■ **Task description**: Where a line contains the word "from", copy that line in full.

■ **Dataset content**:
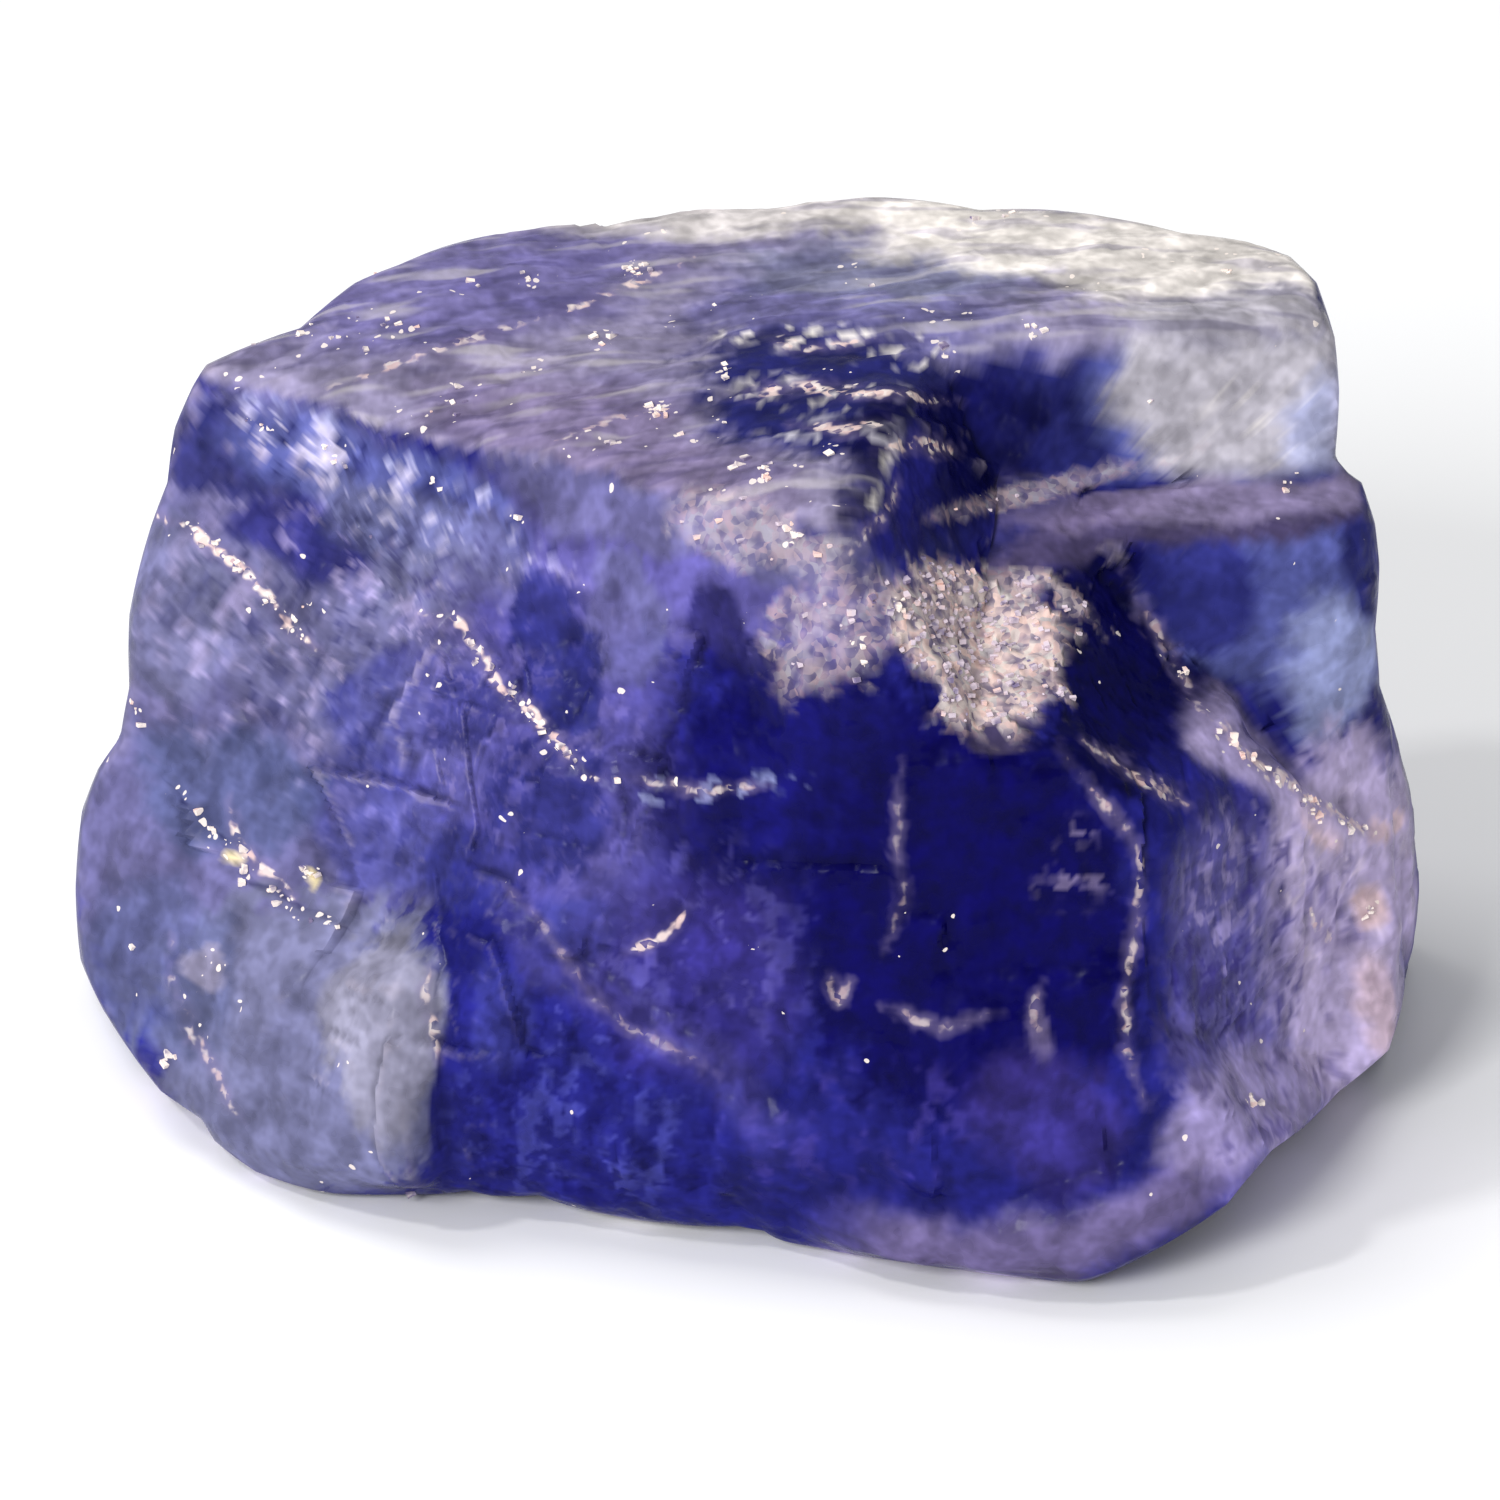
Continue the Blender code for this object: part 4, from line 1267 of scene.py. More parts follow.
    def zoned(self) -> Array:
        """Lays every zone where it belongs: on the walls, the top, the ledge and the riser above it.

        Returns:
            A colour for each point.
        """
        top = self.flat * self.high
        walls = self.facing * (1.0 - top)
        ledge = self.flat * (1.0 - self.high) * self.facing * smooth_step(self.across - 1.5)
        ledge *= 1.0 - smooth_step((self.across - 6.0) / 0.6) * smooth_step((11.7 - self.up) / 0.5)
        riser = smooth_step((self.across - 3.4) / 0.8) * smooth_step((self.points[:, 2] - 14.6) / 0.5)
        colour = self.all_round()
        for ground, zones, share in (
            (Tint.ROYAL, WALL_ZONES, walls),
            (Tint.TOP_LILAC, TOP_ZONES, top),
            (Tint.PLUM, LEDGE_ZONES, ledge),
            (Tint.NAVY, RISER_ZONES, riser * walls),
        ):
            colour = self.over(colour, self.painted(ground, zones), share)
        return colour

    def clouded(self, colour: Array) -> Array:
        """Clouds the colours, paints shade into the hollows and paints pale highlights on the crests.

        Args:
            colour: The colours of the zones.

        Returns:
            A colour for each point.
        """
        clear = np.zeros(len(self.points))
        for area in CLEAR_AREAS:
            clear = np.maximum(clear, smooth_step((1.3 - area.out(self.across, self.up)) / 0.6))
        cloud = CLOUDING.height * Noise(CLOUDING.seed).layered(self.points, CLOUDING.size, 4)
        cloud = (cloud + FLAKE_CLOUDING * self.flaky) * (1.0 - 0.55 * clear * self.facing)
        # Painted shade in the hollows.
        cloud += HOLLOW_SHADE * np.clip(self.crest, -2.0, 0.0)
        # Painted highlights on the crests.
        highlighted = np.clip(self.crest - CREST_START, 0.0, 1.0) * self.crest_highlighting() * (1.0 - 0.5 * clear)
        colour = colour * np.exp(cloud)[:, None]
        return self.over(colour, self.flood(Tint.PINK_WHITE), CREST_HIGHLIGHT * highlighted)

    def crest_highlighting(self) -> Array:
        """Says how strongly the crests get painted highlights: least on the deep blue walls.

        Returns:
            The share at each point, from 0 to 1.
        """
        left = smooth_step((-4.5 - self.across) / 4.0)
        right = smooth_step((self.across - 10.0) / 2.0)
        high = smooth_step((self.up - 9.0) / 3.0)
        return np.clip(0.9 * left + 0.5 * right + 0.8 * high, 0.0, 1.0)

    def over(self, below: Array, above: Array, cover: Array) -> Array:
        """Returns the colours below with a share of them covered by those above."""
        return below + (above - below) * cover[:, None]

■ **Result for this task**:
Continue the Blender code for this object: part 4, from line 1267 of scene.py. More parts follow.
            The share at each point, from 0 to 1.